Problem details
Output the material beneath exactly, leaving nothing out.

Dataset section
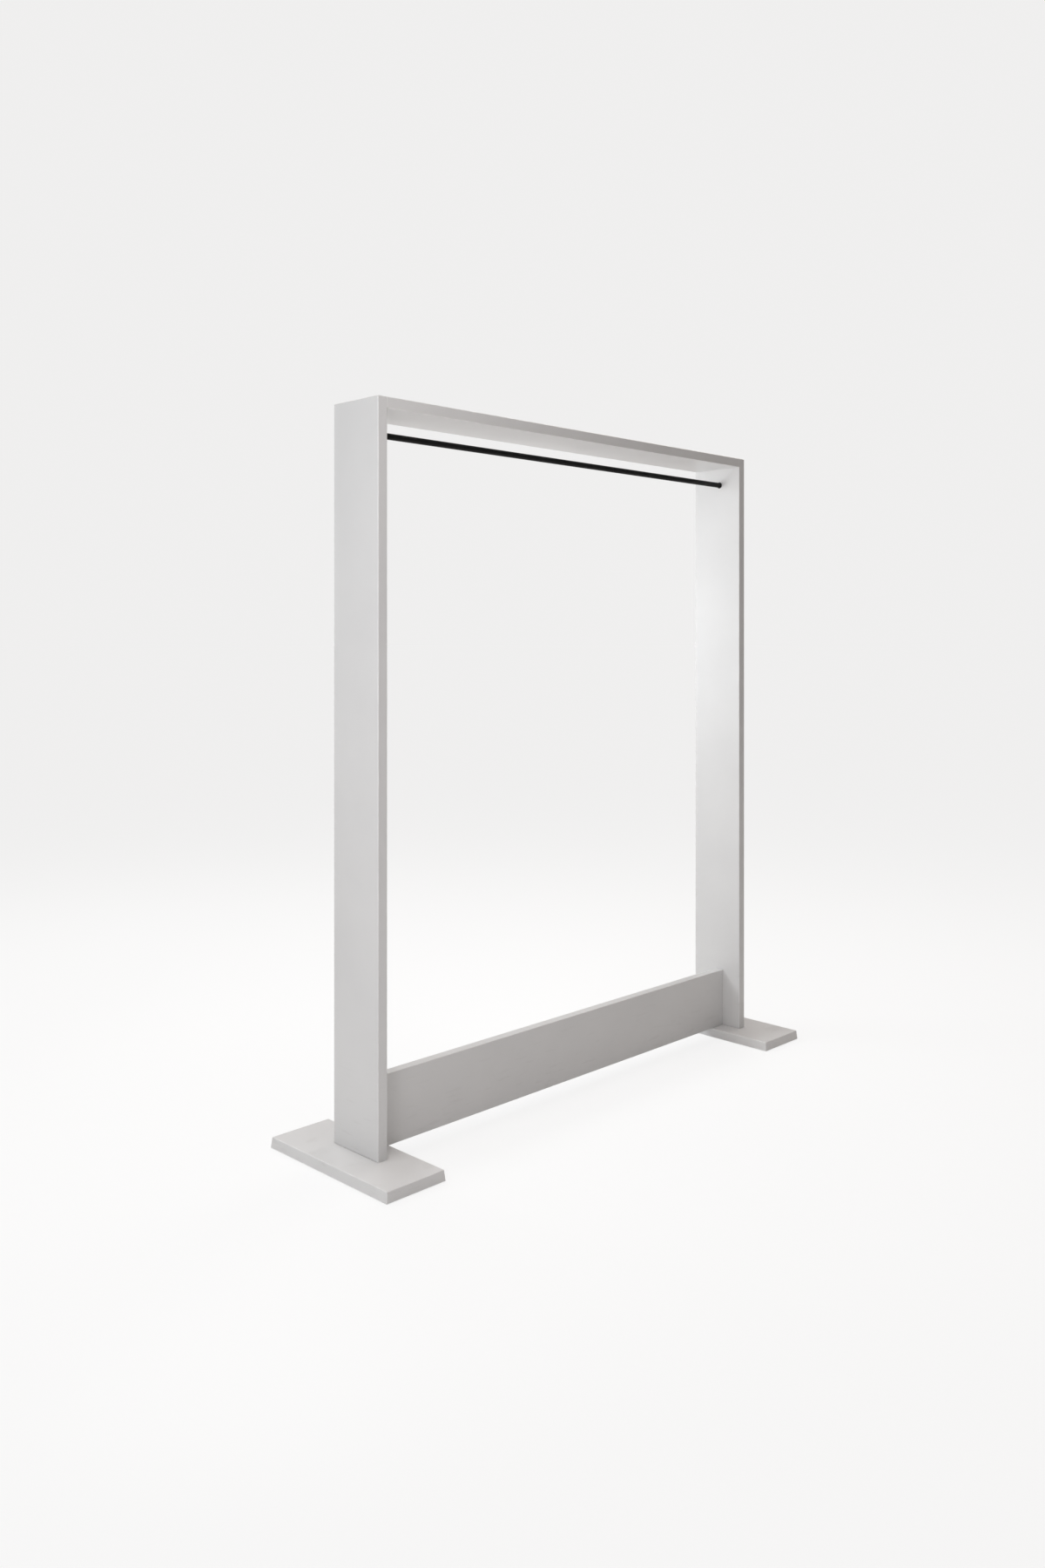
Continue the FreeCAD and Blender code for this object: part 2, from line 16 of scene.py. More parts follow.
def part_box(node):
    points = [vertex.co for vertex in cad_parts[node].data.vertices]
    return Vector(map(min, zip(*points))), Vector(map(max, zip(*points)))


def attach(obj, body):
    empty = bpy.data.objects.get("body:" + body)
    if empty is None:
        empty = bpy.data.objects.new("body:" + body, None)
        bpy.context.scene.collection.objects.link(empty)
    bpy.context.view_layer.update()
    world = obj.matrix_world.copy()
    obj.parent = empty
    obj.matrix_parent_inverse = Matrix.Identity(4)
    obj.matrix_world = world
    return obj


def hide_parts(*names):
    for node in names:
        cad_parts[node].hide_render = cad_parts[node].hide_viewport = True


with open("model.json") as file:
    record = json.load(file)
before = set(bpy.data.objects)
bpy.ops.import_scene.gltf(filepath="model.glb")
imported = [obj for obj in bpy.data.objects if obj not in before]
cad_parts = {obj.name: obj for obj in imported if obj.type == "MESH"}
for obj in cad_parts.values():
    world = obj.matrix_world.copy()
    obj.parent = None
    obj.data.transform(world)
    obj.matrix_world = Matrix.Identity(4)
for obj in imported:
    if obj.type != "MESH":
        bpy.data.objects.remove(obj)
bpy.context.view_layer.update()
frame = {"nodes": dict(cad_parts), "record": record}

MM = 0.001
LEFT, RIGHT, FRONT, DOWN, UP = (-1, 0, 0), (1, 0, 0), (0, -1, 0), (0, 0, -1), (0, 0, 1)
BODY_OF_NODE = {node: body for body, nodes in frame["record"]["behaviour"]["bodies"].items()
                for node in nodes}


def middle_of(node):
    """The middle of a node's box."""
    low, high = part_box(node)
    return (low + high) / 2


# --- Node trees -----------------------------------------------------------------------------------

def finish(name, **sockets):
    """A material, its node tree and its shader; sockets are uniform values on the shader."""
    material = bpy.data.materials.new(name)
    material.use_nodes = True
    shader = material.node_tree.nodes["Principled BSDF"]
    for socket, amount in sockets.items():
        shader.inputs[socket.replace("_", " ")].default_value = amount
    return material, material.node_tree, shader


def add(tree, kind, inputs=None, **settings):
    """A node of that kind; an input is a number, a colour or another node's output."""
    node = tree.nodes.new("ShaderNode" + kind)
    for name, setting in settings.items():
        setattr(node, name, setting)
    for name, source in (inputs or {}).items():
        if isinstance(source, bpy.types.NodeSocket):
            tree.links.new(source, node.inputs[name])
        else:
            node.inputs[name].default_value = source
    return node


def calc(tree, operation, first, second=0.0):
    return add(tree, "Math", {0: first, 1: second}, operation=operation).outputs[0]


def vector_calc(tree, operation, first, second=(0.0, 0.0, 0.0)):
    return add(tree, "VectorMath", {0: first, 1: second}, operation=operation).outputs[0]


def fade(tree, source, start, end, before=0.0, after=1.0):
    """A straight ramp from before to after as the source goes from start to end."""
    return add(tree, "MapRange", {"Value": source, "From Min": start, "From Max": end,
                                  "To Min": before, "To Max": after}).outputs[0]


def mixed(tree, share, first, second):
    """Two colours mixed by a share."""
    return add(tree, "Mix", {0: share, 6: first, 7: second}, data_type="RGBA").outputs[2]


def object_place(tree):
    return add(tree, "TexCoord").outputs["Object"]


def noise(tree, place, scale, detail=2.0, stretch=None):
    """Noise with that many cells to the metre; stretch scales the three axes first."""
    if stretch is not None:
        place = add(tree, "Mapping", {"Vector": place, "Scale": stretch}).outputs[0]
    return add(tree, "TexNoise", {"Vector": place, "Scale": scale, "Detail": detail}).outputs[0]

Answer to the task
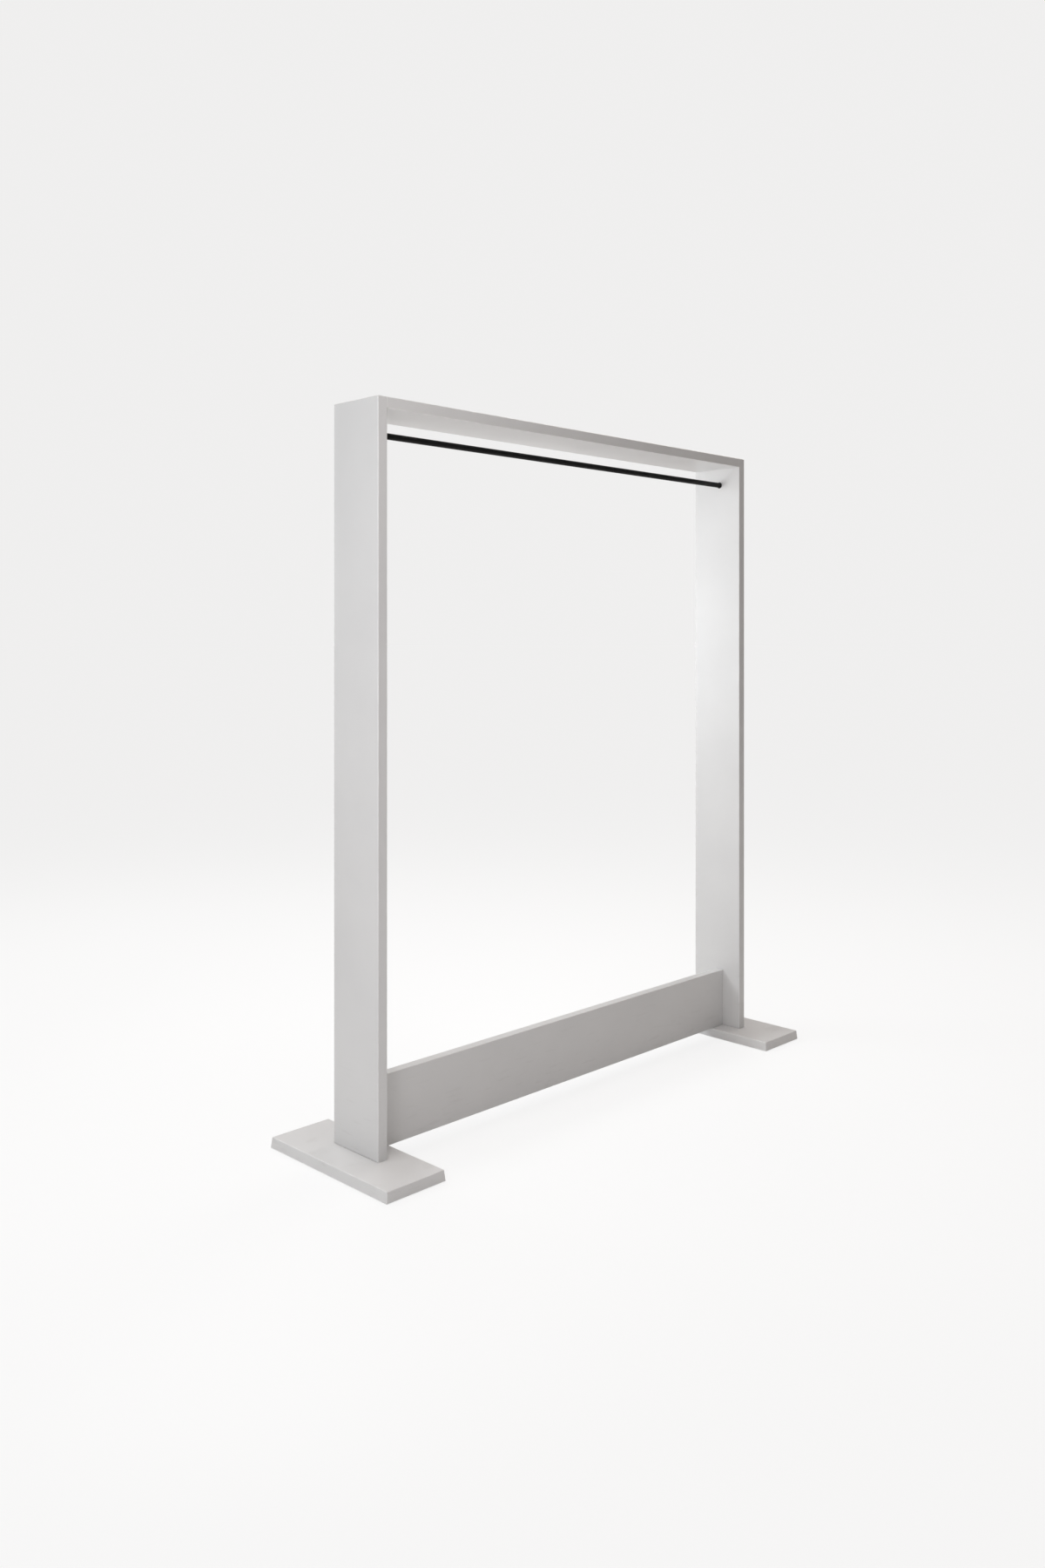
Continue the FreeCAD and Blender code for this object: part 2, from line 16 of scene.py. More parts follow.
def part_box(node):
    points = [vertex.co for vertex in cad_parts[node].data.vertices]
    return Vector(map(min, zip(*points))), Vector(map(max, zip(*points)))


def attach(obj, body):
    empty = bpy.data.objects.get("body:" + body)
    if empty is None:
        empty = bpy.data.objects.new("body:" + body, None)
        bpy.context.scene.collection.objects.link(empty)
    bpy.context.view_layer.update()
    world = obj.matrix_world.copy()
    obj.parent = empty
    obj.matrix_parent_inverse = Matrix.Identity(4)
    obj.matrix_world = world
    return obj


def hide_parts(*names):
    for node in names:
        cad_parts[node].hide_render = cad_parts[node].hide_viewport = True


with open("model.json") as file:
    record = json.load(file)
before = set(bpy.data.objects)
bpy.ops.import_scene.gltf(filepath="model.glb")
imported = [obj for obj in bpy.data.objects if obj not in before]
cad_parts = {obj.name: obj for obj in imported if obj.type == "MESH"}
for obj in cad_parts.values():
    world = obj.matrix_world.copy()
    obj.parent = None
    obj.data.transform(world)
    obj.matrix_world = Matrix.Identity(4)
for obj in imported:
    if obj.type != "MESH":
        bpy.data.objects.remove(obj)
bpy.context.view_layer.update()
frame = {"nodes": dict(cad_parts), "record": record}

MM = 0.001
LEFT, RIGHT, FRONT, DOWN, UP = (-1, 0, 0), (1, 0, 0), (0, -1, 0), (0, 0, -1), (0, 0, 1)
BODY_OF_NODE = {node: body for body, nodes in frame["record"]["behaviour"]["bodies"].items()
                for node in nodes}


def middle_of(node):
    """The middle of a node's box."""
    low, high = part_box(node)
    return (low + high) / 2


# --- Node trees -----------------------------------------------------------------------------------

def finish(name, **sockets):
    """A material, its node tree and its shader; sockets are uniform values on the shader."""
    material = bpy.data.materials.new(name)
    material.use_nodes = True
    shader = material.node_tree.nodes["Principled BSDF"]
    for socket, amount in sockets.items():
        shader.inputs[socket.replace("_", " ")].default_value = amount
    return material, material.node_tree, shader


def add(tree, kind, inputs=None, **settings):
    """A node of that kind; an input is a number, a colour or another node's output."""
    node = tree.nodes.new("ShaderNode" + kind)
    for name, setting in settings.items():
        setattr(node, name, setting)
    for name, source in (inputs or {}).items():
        if isinstance(source, bpy.types.NodeSocket):
            tree.links.new(source, node.inputs[name])
        else:
            node.inputs[name].default_value = source
    return node


def calc(tree, operation, first, second=0.0):
    return add(tree, "Math", {0: first, 1: second}, operation=operation).outputs[0]


def vector_calc(tree, operation, first, second=(0.0, 0.0, 0.0)):
    return add(tree, "VectorMath", {0: first, 1: second}, operation=operation).outputs[0]


def fade(tree, source, start, end, before=0.0, after=1.0):
    """A straight ramp from before to after as the source goes from start to end."""
    return add(tree, "MapRange", {"Value": source, "From Min": start, "From Max": end,
                                  "To Min": before, "To Max": after}).outputs[0]


def mixed(tree, share, first, second):
    """Two colours mixed by a share."""
    return add(tree, "Mix", {0: share, 6: first, 7: second}, data_type="RGBA").outputs[2]


def object_place(tree):
    return add(tree, "TexCoord").outputs["Object"]


def noise(tree, place, scale, detail=2.0, stretch=None):
    """Noise with that many cells to the metre; stretch scales the three axes first."""
    if stretch is not None:
        place = add(tree, "Mapping", {"Vector": place, "Scale": stretch}).outputs[0]
    return add(tree, "TexNoise", {"Vector": place, "Scale": scale, "Detail": detail}).outputs[0]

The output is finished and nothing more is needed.